Lawyers' fees to be capped in no-win no-fee reform

Justice secretary Jack Straw is expected to announce a reform of the no-win no-fee legal system later this year that will reduce the financial burden on newspapers challenging libel actions.

Daily Mail editor Paul Dacre told the Society of Editors conference in Bristol last night that action will be taken by the Ministry of Justice “in the next few months” to cap lawyers’ fees.

Newspaper groups have lobbied the Government to reform the condition fee agreement system – which is designed to provide access to justice but has been used by wealthy celebrities such as Naomi Campbell and Cherie Blair.

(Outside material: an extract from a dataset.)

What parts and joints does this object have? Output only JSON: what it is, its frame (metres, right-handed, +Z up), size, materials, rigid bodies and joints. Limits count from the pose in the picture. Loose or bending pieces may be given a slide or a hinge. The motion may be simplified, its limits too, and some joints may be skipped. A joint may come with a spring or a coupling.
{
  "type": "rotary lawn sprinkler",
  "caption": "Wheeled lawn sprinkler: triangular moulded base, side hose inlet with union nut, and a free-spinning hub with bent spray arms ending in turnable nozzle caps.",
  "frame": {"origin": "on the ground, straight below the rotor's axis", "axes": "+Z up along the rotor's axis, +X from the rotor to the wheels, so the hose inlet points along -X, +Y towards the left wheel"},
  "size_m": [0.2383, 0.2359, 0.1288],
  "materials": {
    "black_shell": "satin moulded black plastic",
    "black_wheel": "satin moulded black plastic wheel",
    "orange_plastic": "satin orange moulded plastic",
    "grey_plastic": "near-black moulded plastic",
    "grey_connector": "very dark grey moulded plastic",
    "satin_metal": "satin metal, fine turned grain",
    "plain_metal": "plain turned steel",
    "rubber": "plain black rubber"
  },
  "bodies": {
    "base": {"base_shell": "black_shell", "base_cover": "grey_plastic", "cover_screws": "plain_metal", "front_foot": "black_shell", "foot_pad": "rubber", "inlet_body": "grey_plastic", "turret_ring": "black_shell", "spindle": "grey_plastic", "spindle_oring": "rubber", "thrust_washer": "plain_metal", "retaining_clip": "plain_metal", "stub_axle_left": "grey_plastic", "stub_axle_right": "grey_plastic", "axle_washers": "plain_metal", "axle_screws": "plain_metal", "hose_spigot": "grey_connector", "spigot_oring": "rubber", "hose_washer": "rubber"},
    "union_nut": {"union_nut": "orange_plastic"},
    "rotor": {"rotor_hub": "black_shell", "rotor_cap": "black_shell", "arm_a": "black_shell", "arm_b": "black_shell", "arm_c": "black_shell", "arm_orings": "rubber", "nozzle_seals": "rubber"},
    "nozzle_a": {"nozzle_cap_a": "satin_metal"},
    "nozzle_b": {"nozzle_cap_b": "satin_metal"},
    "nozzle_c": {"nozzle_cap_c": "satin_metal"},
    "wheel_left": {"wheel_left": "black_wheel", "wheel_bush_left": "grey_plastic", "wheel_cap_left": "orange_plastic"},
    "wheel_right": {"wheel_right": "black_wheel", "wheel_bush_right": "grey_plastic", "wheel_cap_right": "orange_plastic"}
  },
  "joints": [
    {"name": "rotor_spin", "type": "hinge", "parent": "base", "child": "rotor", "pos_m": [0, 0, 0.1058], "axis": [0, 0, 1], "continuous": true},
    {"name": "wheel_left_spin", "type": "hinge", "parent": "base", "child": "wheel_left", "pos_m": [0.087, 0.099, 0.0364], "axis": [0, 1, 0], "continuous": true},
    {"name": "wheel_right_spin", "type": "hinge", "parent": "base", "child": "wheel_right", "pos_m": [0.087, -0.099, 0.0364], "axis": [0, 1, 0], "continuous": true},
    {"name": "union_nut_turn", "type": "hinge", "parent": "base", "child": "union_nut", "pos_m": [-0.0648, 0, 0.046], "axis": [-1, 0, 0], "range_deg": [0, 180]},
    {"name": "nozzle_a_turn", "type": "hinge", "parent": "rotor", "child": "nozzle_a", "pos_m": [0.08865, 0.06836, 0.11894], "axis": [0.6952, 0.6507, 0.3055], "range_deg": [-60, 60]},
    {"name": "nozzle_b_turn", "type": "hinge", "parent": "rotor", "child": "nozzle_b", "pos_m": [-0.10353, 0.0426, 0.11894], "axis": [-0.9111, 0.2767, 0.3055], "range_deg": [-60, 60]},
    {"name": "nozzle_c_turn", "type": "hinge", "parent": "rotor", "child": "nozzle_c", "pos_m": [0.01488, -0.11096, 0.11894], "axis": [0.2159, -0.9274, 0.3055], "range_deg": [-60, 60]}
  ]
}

Lawyers taking cases on a no-win, no-fee basis can charge a success fee equivalent to 100 per cent on top of their normal fee, and publishers have been ordered to pay huge legal costs even in cases where the claimant’s damages are low.

Press Gazette has been campaigning for a fairer system for news organisations faced with excessive success fees which can deter them from fighting legitmate stories in the public interest.

In his keynote Society of Editors lecture, Dacre said the newspaper industry had held “many constructive meetings” with the Ministry of Justice and new proposals were expected to be announced shortly.

Dacre said CFAs were “being ruthlessly exploited by unscrupulous lawyers” and gave the example of MP Martyn Jones’ successful libel bid against the Mail on Sunday over claims he had sworn at a Commons official.

The paper was ordered to pay £5,000 in damages, but the total bill amounted to £520,000 – including solicitors’ costs, success fees, barristers’ costs, VAT and libel insurance.

“Can it really be right for a QC in a libel case to be paid £7,000 for a day in court while the same QC, prosecuting or defending a serious case at the Old Bailey, may receive less than £600 a day?” Dacre asked.

“The result is that today, newspapers – even wealthy ones like the Mail – think long and hard before contesting actions, even if they know they are in the right, for fear of the ruinous financial implications.

“For the provincial and local press, such actions are now out of the question.

“Instead, they stump up some cash, money they can’t afford, to settle as quickly as possible, to avoid court actions – which, if they were to lose, could, in some case, close them.”

A recently published study by legal information provider Sweet and Maxwell found an increasing number of publishers were reluctant to fight defamation claims to the end because of the prevalence of no-win, no-fee.

The research found that 61 per cent of reported libel cases in the UK between June 2007 and May this year resulted in an early settlement and a statement in open court – compared with 21 per cent in 2004/05.